Luminaries from the world of chemistry highlight the project goals at the Paris launch event
Over 1000 people from more than 60 countries helped to launch the International Year of Chemistry (IYC2011) at the United Nations Educational, Scientific and Cultural Organization (Unesco) headquarters in Paris, France, on 27-28 January.
The year-long celebration of all things chemistry has been assigned to 2011 by Unesco because this year marks the centenaries of both Marie Curie’s Nobel prize in chemistry and the founding of the International Association of Chemical Societies, the forerunner of the International Union of Pure and Applied Chemistry (Iupac). The goals are to increase the public appreciation of chemistry in meeting world needs, to encourage interest in chemistry among young people and to generate enthusiasm for the creative future of chemistry under the unifying theme of ’Chemistry - our life, our future’.
The two day launch event started with the inauguration address from several dignitaries, including the Unesco director general and the president of Iupac, before moving on to a programme of keynote speeches from chemistry luminaries.
At a press conference for the event, Unesco and Iupac representatives described how change might be effected. Gretchen Kalonji, Unesco assistant director general for natural sciences said that female and male chemists pursue careers in research for different reasons. According to Kalonji, focussing research on sustainability (one of the IYC2011 topics) will help because ’targeting science towards practical outcomes increases the number of women in science’. Nicole Moreau, president of Iupac, added that she hopes IYC2011 activities will help to demystify chemistry, not just for the general public but also for the political establishment. ’If politicians are not afraid of chemistry, they will become more involved and engaged’ she told Chemistry World.

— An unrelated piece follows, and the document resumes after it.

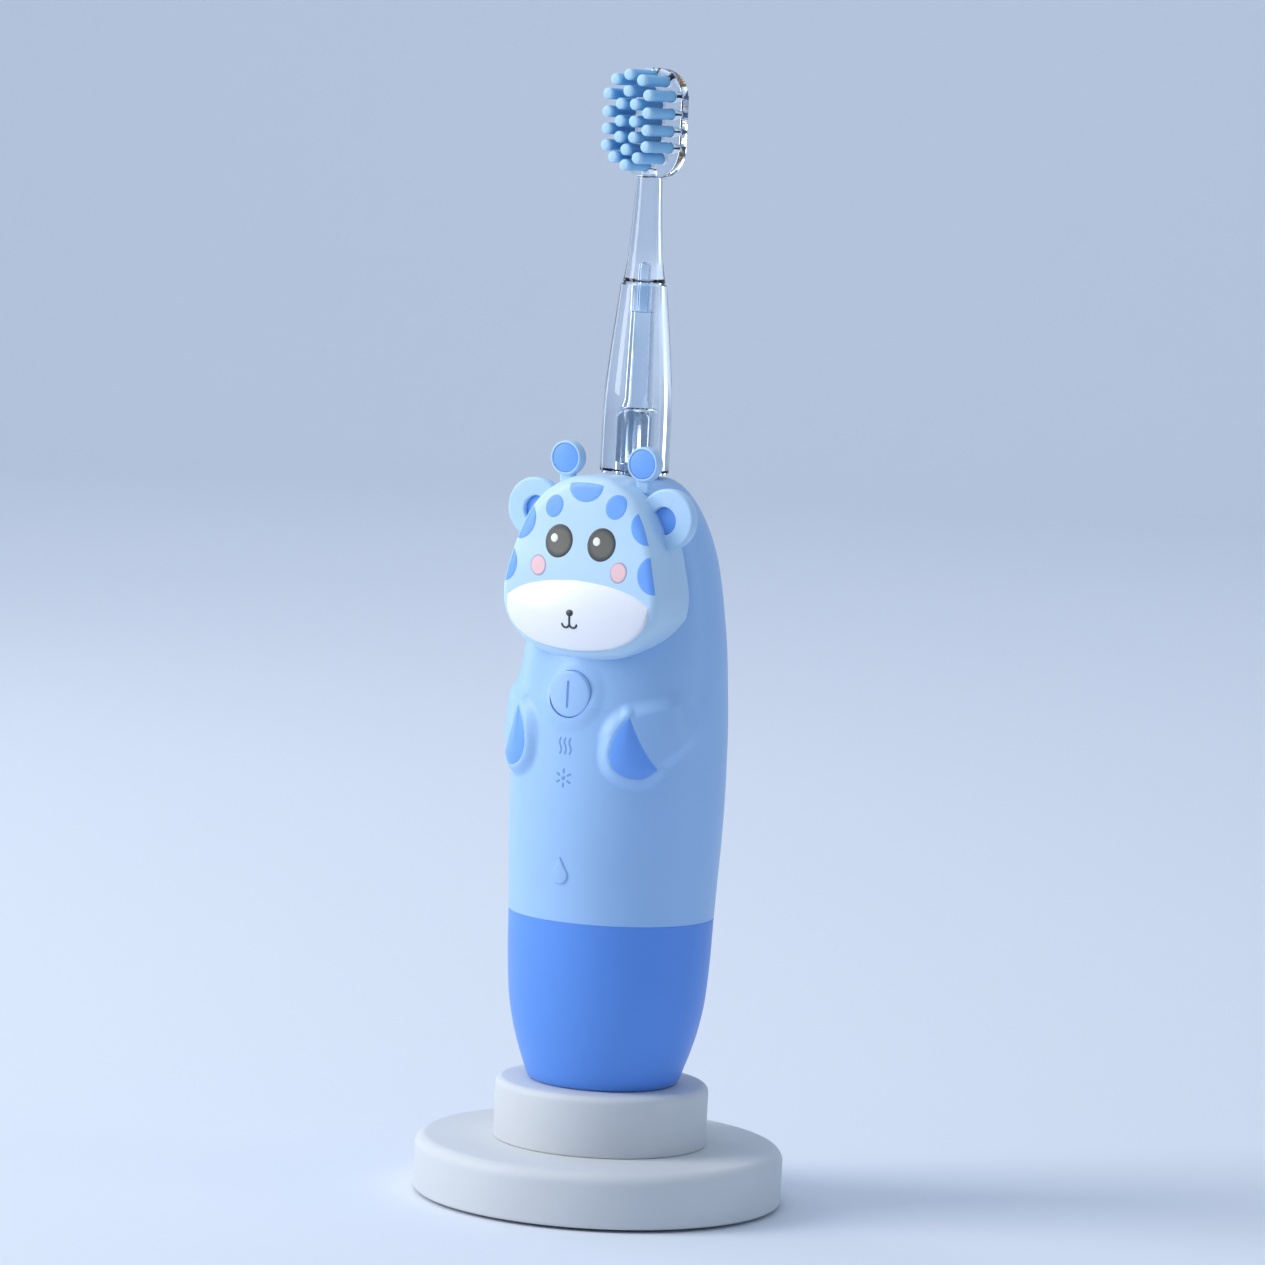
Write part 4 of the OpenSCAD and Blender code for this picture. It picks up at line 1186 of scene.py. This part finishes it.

IYC2011 has already created excitement in other countries. The RSC held a launch at the UK Houses of Parliament two days before the Paris event, where science minister David Willetts showed that he was not afraid of the chemical sciences by taking part in a public demonstration. ’Science is not just a theoretical subject but also a practical subject,’ said Willetts. It is important that we celebrate ’practical mastery of procedures in the lab and a willingness to experiment’ as well as ’extraordinary theoretical advancements’ he added.
In Brussels, an IYC2011 launch event was attended by the Belgian prime minister, while, in Berlin, German chancellor Angela Merkel gave out awards to school pupils and interviewed them about their work for competition called ’Formula One’, involving building chemical batteries to power toy cars’.
And, on 1 February, at the Chemical Heritage Foundation in Philadelphia, US, the US launch event featured a panel discussion on chemistry-based solutions to global challenges. Daniel Nocera, professor of chemistry at Massachusetts Institute of Technology in Boston and chair of the discussion, described humanity as ’living healthily on a dying planet’ and asked what chemistry could do to correct this. Echoing the messages from the Paris event, the discussion highlighted as a priority the need for chemistry to be used to harness solar energy. Meanwhile, Rita Colwell, former director of the US National Science Foundation, urged chemists to focus on simple solutions that can be used in the developing world.
Paris was used to promote the Global Experiment, described as the ’biggest chemistry experiment ever’. Called ’Water: A Chemical Solution’, the project invites school pupils from around the world to investigate the water quality in their area and how water can be purified so that clean drinking water can be supplied.
In addition, pupils might be inspired by a video launched at the event. ’Chemistry, it’s all about you’ was sponsored by the European Petrochemical Association and is intended to show ’the importance of chemistry in our daily lives’ to students aged between 16 and 20. There was a positive reaction to the video in Paris. But some doubt whether it will engage audiences. ’What it lacks is a compelling story’ says Jonathan Sanderson, who runs StoryCog, a communications consultancy that has made films for the Royal Institution and National Stem Centres. ’The key message the film delivers is, to paraphrase, "chemistry affects everyone". But I’m not "everyone", I’m me.’